South Carolina has a reputation for being receptive to conservative candidates, particularly socially conservative ones. Today, the struggle in the Republican Party is between those who align with the Tea Party movement, and those whom the Tea Party members label "RINOs." South Carolina would not seem like a great place to campaign if you're a moderate, establishment Republican. But as we saw in the history of both Iowa and New Hampshire, South Carolina frequently votes for such candidates.
The following is a list of the winners of the South Carolina Primary since it began in 1980. (Years with incumbent presidents have been excluded, since the incumbent president won each time almost automatically.)
South Carolina
1980 -- Ronald Reagan
1988 -- George Bush, Sr.
1996 -- Bob Dole
2000 -- George W. Bush
2008 -- John McCain
Unlike Iowa and New Hampshire, South Carolina is heavily influenced by who wins earlier contests. This means that it's not just South Carolina whose preferences matter, but also Iowa's and New Hampshire's. Winning one of the earlier contests will give a candidate a big boost, and failing to win either will diminish a candidate. It should be said that in 2008, McCain only barely defeated Huckabee. But Huckabee and McCain had both won a contest before South Carolina.
Where does that leave South Carolina? Early polling is even less help here. There have been few South Carolina polls so far; only one has been taken since Mike Huckabee left the race. None have been taken since Michele Bachmann entered the race. Even worse, no South Carolina poll can take into account the effect of the results of the Iowa Caucus and New Hampshire Primary.
Still, we can at least set forth some basic scenarios, as with did with the other early contests.
Scenario #1: United Party. A candidate emerges who can unite both the Tea Party and establishment wings of the Republican Party.
As before, this is the Chris Christie scenario. If he wins Iowa and either wins or does well in New Hampshire, he will easily go on to win South Carolina and the Republican nomination.
Scenario #2: Frontrunner Wins. Mitt Romney has the campaign infrastructure built up sufficiently to compete everywhere, and no one is able to knock him down.
If Romney wins Iowa and New Hampshire, he will win South Carolina. Though South Carolinians may not like him very much, it will be almost impossible for an anti-Romney candidate to lose Iowa and come back to win South Carolina.
Scenario #3: Electable Anti-Romney. A highly electable candidate who is perceived as being to the right of Romney wins Iowa, but doesn't do as well in New Hampshire.
If the winner of Iowa is perceived as being just as electable as Romney, but more conservative than him, then that candidate is likely to win South Carolina. Tim Pawlenty is the candidate most likely to fit this description (putting aside Christie, of the "United Party" scenario).

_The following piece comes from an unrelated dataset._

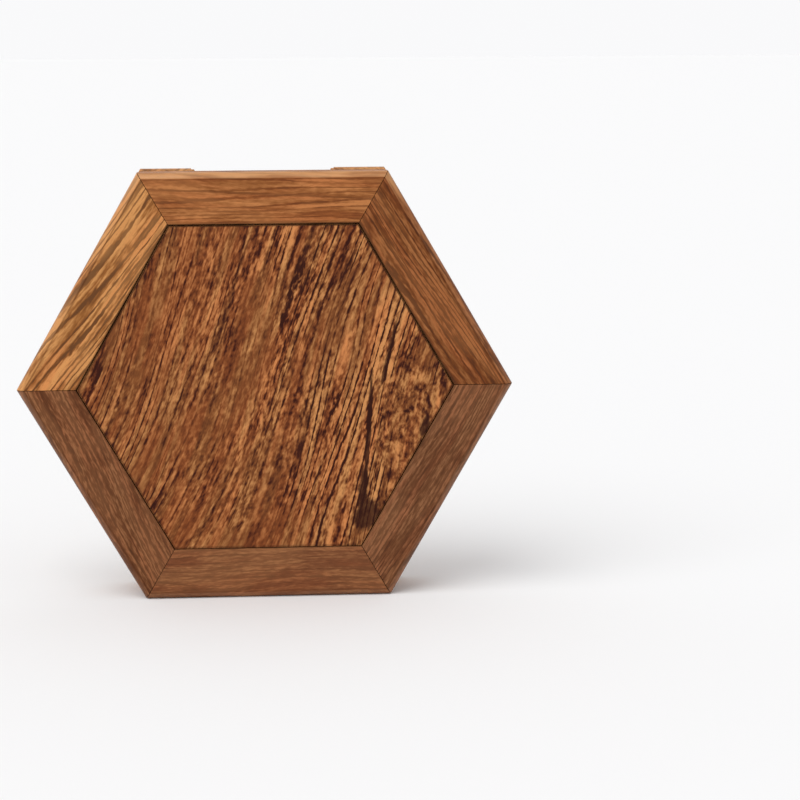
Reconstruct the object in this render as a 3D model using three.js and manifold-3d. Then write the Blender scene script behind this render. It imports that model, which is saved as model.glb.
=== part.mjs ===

Scenario #4: Moderately Electable Anti-Romney. A candidate to the right of Romney wins Iowa, but there is some real doubt as to whether he will be able to defeat President Obama in the general election. Then Romney wins New Hampshire.
If Rick Perry enters the race, then this scenario is made for him. If it occurs, Perry will argue that he's the man with the true conservative credentials. Romney will argue that he's the more electable one. It will be an interesting test. Perry may be able to squeeze out a win, since South Carolina is more favorable turf for him. Then Romney will spin that he did "better than expected" in the Southern state.
Scenario #5: Unelectable Anti-Romney. A Tea Partier with little chance of winning the general election manages to win in Iowa, while Romney wins New Hampshire.
This would be Bachmann's or Herman Cain's scenario. Romney hopes that voters will put a high premium on electability. As history has shown, voters tend to do this. It's possible that an insurgent Tea Partier will win anyway, and again Romney will attempt to spin the results.